**PROMPT:**
Using the data below, repeat all of it precisely.

**DATASET SECTION:**
──────

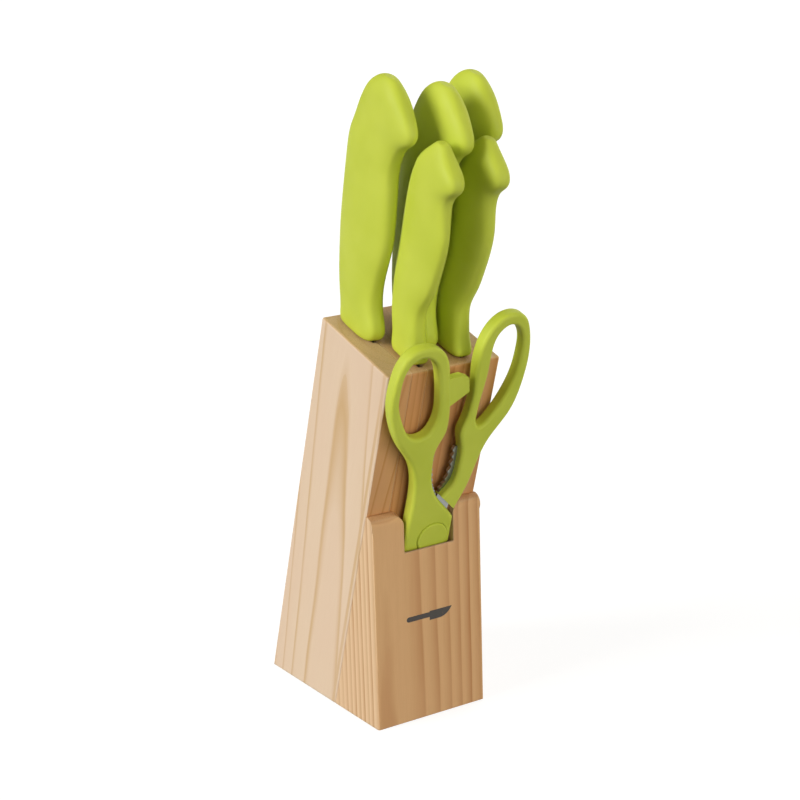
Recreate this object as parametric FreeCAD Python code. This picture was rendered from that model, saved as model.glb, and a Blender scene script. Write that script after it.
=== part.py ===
import FreeCAD, Part
import math
import os
from FreeCAD import Vector

# Knife block with five knives and a pair of kitchen scissors.
# Millimetres, +Z up. The origin is the middle of the block's flat base, and the front faces -Y.

# ---- Driving dimensions of the block ----
BLOCK_WIDTH = 70.0
BASE_DEPTH = 115.2
LEAN_DEG = 18.0            # the body leans forward by this much
BODY_THICKNESS = 66.8      # across the lean
BODY_LENGTH = 212.4        # along the lean, from the base to the top front edge
EDGE_ROUND = 1.2

# ---- Wedge glued under the overhang ----
WEDGE_HEIGHT = 120.8
WEDGE_TOP_ROUND = 6.0
WEDGE_TOP_PULL = 0.8       # under 1 fills the rounded top out toward the front
CHANNEL_LEFT = -15.0
CHANNEL_RIGHT = 16.8
CHANNEL_DEPTH = 12.4       # measured square to the lean
CHANNEL_FLOOR = 20.0       # height along the lean
CHANNEL_CORNER = 6.0
CHANNEL_FLARE = 5.5

# ---- Knives ----
BLADE_THICKNESS = 2.0
EDGE_THICKNESS = 0.4
SLOT_WIDTH = 3.0
SLOT_END_GAP = 1.5         # free room at each end of a slot's mouth
SLOT_FLOOR_GAP = 4.0
REST_GAP = 0.4             # between a handle's underside and the block's top
SPINE_INSETS = {"large": 3.0, "small": 2.0}   # from where the handle starts to the blade's spine
TANG_INSET = 4.0           # from where the handle starts to its tang
TANGS = {"large": (70.0, 14.0), "small": (59.5, 9.8)}   # length and width

# Blade outlines, as shares of the blade's width and length.
SPINE_STRAIGHT = 0.62
SPINE_BOW = (0.28, 0.84)   # across, as a share of the tip's drop, and along
EDGE_STRAIGHT = 0.58
BELLY_BOW = (0.52, 0.42, 0.87)   # across, with its change for each unit of drop, and along
GRIND_START = 0.35         # where the V grind begins, across the blade

# Scallops along the bread knife's edge.
SCALLOP_PITCH = 7.0
SCALLOP_RADIUS = 6.0
SCALLOP_DEPTH = 1.2
SCALLOPED_SHARE = 0.56     # of the blade's length

# Each knife's place across the block, where its handle starts behind the top face's
# back edge, and its blade. The drop is how far the tip lies below the spine.
KNIVES = [
    dict(name="carving", across=-21.9, start=1.2, size="large", length=200.0, width=27.0, drop=0.30),
    dict(name="chef", across=1.4, start=16.6, size="large", length=200.0, width=39.0, drop=0.50),
    dict(name="bread", across=26.2, start=6.2, size="large", length=200.0, width=28.0, drop=0.25),
    dict(name="utility", across=-12.2, start=38.0, size="small", length=125.0, width=21.0, drop=0.45),
    dict(name="paring", across=14.9, start=38.4, size="small", length=90.0, width=19.0, drop=0.60),
]
SCALLOPED = "bread"

# Handle stations, from the underside up: height, back, front, half thickness,
# squareness of the section (2 is an ellipse). Back and front are measured
# forward from the place where the handle's underside starts.
HANDLES = {
    "large": [
        (0.0, 3.2, 29.0, 5.2, 3.4),
        (2.0, 1.6, 33.0, 6.5, 3.4),
        (7.0, 0.0, 34.0, 6.6, 3.2),
        (14.0, -2.5, 31.0, 6.7, 2.9),
        (24.0, -5.8, 28.2, 7.2, 2.6),
        (38.0, -9.5, 29.0, 7.7, 2.3),
        (52.0, -12.3, 31.0, 8.0, 2.2),
        (68.0, -14.0, 30.2, 8.0, 2.2),
        (84.0, -15.0, 27.6, 7.8, 2.3),
        (94.0, -15.2, 26.2, 7.6, 2.5),
        (103.0, -14.6, 27.6, 7.3, 2.7),
        (109.0, -13.4, 31.4, 6.9, 2.6),
        (113.5, -12.4, 36.2, 6.8, 2.5),
        (118.0, -11.2, 37.4, 6.8, 2.5),
        (124.0, -9.0, 34.0, 6.6, 2.5),
        (130.2, -5.6, 28.0, 6.3, 2.5),
        (135.0, -1.4, 22.0, 5.2, 2.3),
        (137.8, 2.6, 17.4, 3.8, 2.1),
        (139.2, 6.4, 13.4, 2.2, 2.0),
    ],
    "small": [
        (0.0, 2.4, 21.0, 4.8, 3.4),
        (2.0, 0.8, 24.6, 6.0, 3.4),
        (8.0, -0.6, 22.4, 6.0, 3.1),
        (16.0, -3.2, 19.4, 6.1, 2.8),
        (26.0, -6.0, 18.0, 6.3, 2.5),
        (38.0, -8.0, 22.2, 6.7, 2.2),
        (50.0, -8.8, 25.4, 6.7, 2.1),
        (62.0, -8.8, 27.4, 6.7, 2.1),
        (76.0, -8.8, 27.2, 6.7, 2.1),
        (88.0, -8.0, 24.6, 6.6, 2.3),
        (95.5, -6.6, 26.2, 6.7, 2.6),
        (101.0, -5.2, 30.4, 6.6, 2.8),
        (106.0, -3.4, 29.8, 6.4, 2.8),
        (111.5, 0.4, 24.0, 5.6, 2.6),
        (116.8, 5.8, 17.6, 4.0, 2.3),
        (119.3, 9.2, 13.4, 2.0, 2.0),
    ],
}
SECTION_POINTS = 20

# ---- Scissors, in the plane in front of the lean ----
PIVOT_ACROSS = 3.2
PIVOT_UP = 111.0           # along the lean, from the base
SCISSOR_BACK = 2.7         # the handles' rear faces, in front of the lean face
SCISSOR_FRONT = 10.4
SHEET = 1.9                # steel thickness
BLADE_PLAY = 0.06          # between the two steel halves
BACK_SHEET = 4.0           # the rear steel half's rear face
FRONT_SHEET = BACK_SHEET + SHEET + BLADE_PLAY
HANDLE_ROUND = 2.1
THICK_FROM = 25.0          # above this the left handle is full thickness
SKIRT = -12.6              # and left of this, all the way down
STEEL_COVER = 1.8          # plastic over each side of the steel and the lug
RIVET_INSET = 0.2
PIVOT_RADIUS = 3.0
PIVOT_CLEARANCE = 0.05
CAP_RADIUS = 9.4
CAP_HEIGHT = 1.0
CAP_ROUND = 0.8
CAP_SEAT = 1.4
CAP_GROOVE = 0.3

OVERCUT = 1.0              # how far cutting tools run past what they cut
FAR = 40.0                 # outside the scissors on every side

LEAN = math.radians(LEAN_DEG)
HALF_WIDTH = BLOCK_WIDTH / 2.0
BODY_BASE_DEPTH = BODY_THICKNESS / math.cos(LEAN)
BASE_FRONT = -BASE_DEPTH / 2.0
BASE_BACK = BASE_DEPTH / 2.0
LEAN_FOOT = BASE_BACK - BODY_BASE_DEPTH   # where the lean face meets the base
FORWARD = Vector(0.0, -math.cos(LEAN), -math.sin(LEAN))
UPWARD = Vector(0.0, -math.sin(LEAN), math.cos(LEAN))
ACROSS = Vector(1.0, 0.0, 0.0)
HANDLE_LEVEL = BODY_LENGTH + REST_GAP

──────

**SOLVED EXERCISE:**
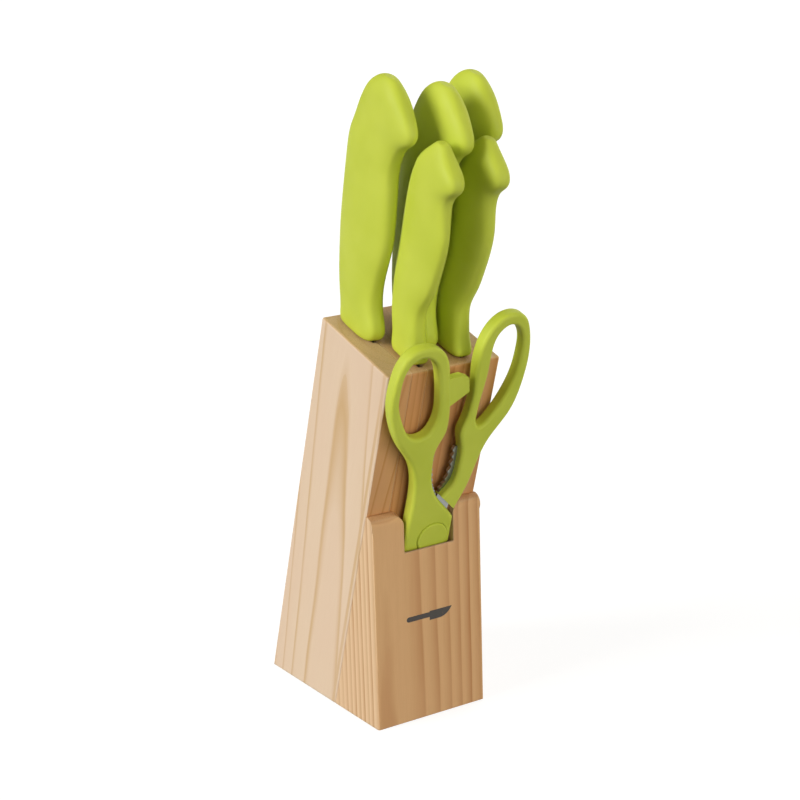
Recreate this object as parametric FreeCAD Python code. This picture was rendered from that model, saved as model.glb, and a Blender scene script. Write that script after it.
=== part.py ===
import FreeCAD, Part
import math
import os
from FreeCAD import Vector

# Knife block with five knives and a pair of kitchen scissors.
# Millimetres, +Z up. The origin is the middle of the block's flat base, and the front faces -Y.

# ---- Driving dimensions of the block ----
BLOCK_WIDTH = 70.0
BASE_DEPTH = 115.2
LEAN_DEG = 18.0            # the body leans forward by this much
BODY_THICKNESS = 66.8      # across the lean
BODY_LENGTH = 212.4        # along the lean, from the base to the top front edge
EDGE_ROUND = 1.2

# ---- Wedge glued under the overhang ----
WEDGE_HEIGHT = 120.8
WEDGE_TOP_ROUND = 6.0
WEDGE_TOP_PULL = 0.8       # under 1 fills the rounded top out toward the front
CHANNEL_LEFT = -15.0
CHANNEL_RIGHT = 16.8
CHANNEL_DEPTH = 12.4       # measured square to the lean
CHANNEL_FLOOR = 20.0       # height along the lean
CHANNEL_CORNER = 6.0
CHANNEL_FLARE = 5.5

# ---- Knives ----
BLADE_THICKNESS = 2.0
EDGE_THICKNESS = 0.4
SLOT_WIDTH = 3.0
SLOT_END_GAP = 1.5         # free room at each end of a slot's mouth
SLOT_FLOOR_GAP = 4.0
REST_GAP = 0.4             # between a handle's underside and the block's top
SPINE_INSETS = {"large": 3.0, "small": 2.0}   # from where the handle starts to the blade's spine
TANG_INSET = 4.0           # from where the handle starts to its tang
TANGS = {"large": (70.0, 14.0), "small": (59.5, 9.8)}   # length and width

# Blade outlines, as shares of the blade's width and length.
SPINE_STRAIGHT = 0.62
SPINE_BOW = (0.28, 0.84)   # across, as a share of the tip's drop, and along
EDGE_STRAIGHT = 0.58
BELLY_BOW = (0.52, 0.42, 0.87)   # across, with its change for each unit of drop, and along
GRIND_START = 0.35         # where the V grind begins, across the blade

# Scallops along the bread knife's edge.
SCALLOP_PITCH = 7.0
SCALLOP_RADIUS = 6.0
SCALLOP_DEPTH = 1.2
SCALLOPED_SHARE = 0.56     # of the blade's length

# Each knife's place across the block, where its handle starts behind the top face's
# back edge, and its blade. The drop is how far the tip lies below the spine.
KNIVES = [
    dict(name="carving", across=-21.9, start=1.2, size="large", length=200.0, width=27.0, drop=0.30),
    dict(name="chef", across=1.4, start=16.6, size="large", length=200.0, width=39.0, drop=0.50),
    dict(name="bread", across=26.2, start=6.2, size="large", length=200.0, width=28.0, drop=0.25),
    dict(name="utility", across=-12.2, start=38.0, size="small", length=125.0, width=21.0, drop=0.45),
    dict(name="paring", across=14.9, start=38.4, size="small", length=90.0, width=19.0, drop=0.60),
]
SCALLOPED = "bread"

# Handle stations, from the underside up: height, back, front, half thickness,
# squareness of the section (2 is an ellipse). Back and front are measured
# forward from the place where the handle's underside starts.
HANDLES = {
    "large": [
        (0.0, 3.2, 29.0, 5.2, 3.4),
        (2.0, 1.6, 33.0, 6.5, 3.4),
        (7.0, 0.0, 34.0, 6.6, 3.2),
        (14.0, -2.5, 31.0, 6.7, 2.9),
        (24.0, -5.8, 28.2, 7.2, 2.6),
        (38.0, -9.5, 29.0, 7.7, 2.3),
        (52.0, -12.3, 31.0, 8.0, 2.2),
        (68.0, -14.0, 30.2, 8.0, 2.2),
        (84.0, -15.0, 27.6, 7.8, 2.3),
        (94.0, -15.2, 26.2, 7.6, 2.5),
        (103.0, -14.6, 27.6, 7.3, 2.7),
        (109.0, -13.4, 31.4, 6.9, 2.6),
        (113.5, -12.4, 36.2, 6.8, 2.5),
        (118.0, -11.2, 37.4, 6.8, 2.5),
        (124.0, -9.0, 34.0, 6.6, 2.5),
        (130.2, -5.6, 28.0, 6.3, 2.5),
        (135.0, -1.4, 22.0, 5.2, 2.3),
        (137.8, 2.6, 17.4, 3.8, 2.1),
        (139.2, 6.4, 13.4, 2.2, 2.0),
    ],
    "small": [
        (0.0, 2.4, 21.0, 4.8, 3.4),
        (2.0, 0.8, 24.6, 6.0, 3.4),
        (8.0, -0.6, 22.4, 6.0, 3.1),
        (16.0, -3.2, 19.4, 6.1, 2.8),
        (26.0, -6.0, 18.0, 6.3, 2.5),
        (38.0, -8.0, 22.2, 6.7, 2.2),
        (50.0, -8.8, 25.4, 6.7, 2.1),
        (62.0, -8.8, 27.4, 6.7, 2.1),
        (76.0, -8.8, 27.2, 6.7, 2.1),
        (88.0, -8.0, 24.6, 6.6, 2.3),
        (95.5, -6.6, 26.2, 6.7, 2.6),
        (101.0, -5.2, 30.4, 6.6, 2.8),
        (106.0, -3.4, 29.8, 6.4, 2.8),
        (111.5, 0.4, 24.0, 5.6, 2.6),
        (116.8, 5.8, 17.6, 4.0, 2.3),
        (119.3, 9.2, 13.4, 2.0, 2.0),
    ],
}
SECTION_POINTS = 20

# ---- Scissors, in the plane in front of the lean ----
PIVOT_ACROSS = 3.2
PIVOT_UP = 111.0           # along the lean, from the base
SCISSOR_BACK = 2.7         # the handles' rear faces, in front of the lean face
SCISSOR_FRONT = 10.4
SHEET = 1.9                # steel thickness
BLADE_PLAY = 0.06          # between the two steel halves
BACK_SHEET = 4.0           # the rear steel half's rear face
FRONT_SHEET = BACK_SHEET + SHEET + BLADE_PLAY
HANDLE_ROUND = 2.1
THICK_FROM = 25.0          # above this the left handle is full thickness
SKIRT = -12.6              # and left of this, all the way down
STEEL_COVER = 1.8          # plastic over each side of the steel and the lug
RIVET_INSET = 0.2
PIVOT_RADIUS = 3.0
PIVOT_CLEARANCE = 0.05
CAP_RADIUS = 9.4
CAP_HEIGHT = 1.0
CAP_ROUND = 0.8
CAP_SEAT = 1.4
CAP_GROOVE = 0.3

OVERCUT = 1.0              # how far cutting tools run past what they cut
FAR = 40.0                 # outside the scissors on every side

LEAN = math.radians(LEAN_DEG)
HALF_WIDTH = BLOCK_WIDTH / 2.0
BODY_BASE_DEPTH = BODY_THICKNESS / math.cos(LEAN)
BASE_FRONT = -BASE_DEPTH / 2.0
BASE_BACK = BASE_DEPTH / 2.0
LEAN_FOOT = BASE_BACK - BODY_BASE_DEPTH   # where the lean face meets the base
FORWARD = Vector(0.0, -math.cos(LEAN), -math.sin(LEAN))
UPWARD = Vector(0.0, -math.sin(LEAN), math.cos(LEAN))
ACROSS = Vector(1.0, 0.0, 0.0)
HANDLE_LEVEL = BODY_LENGTH + REST_GAP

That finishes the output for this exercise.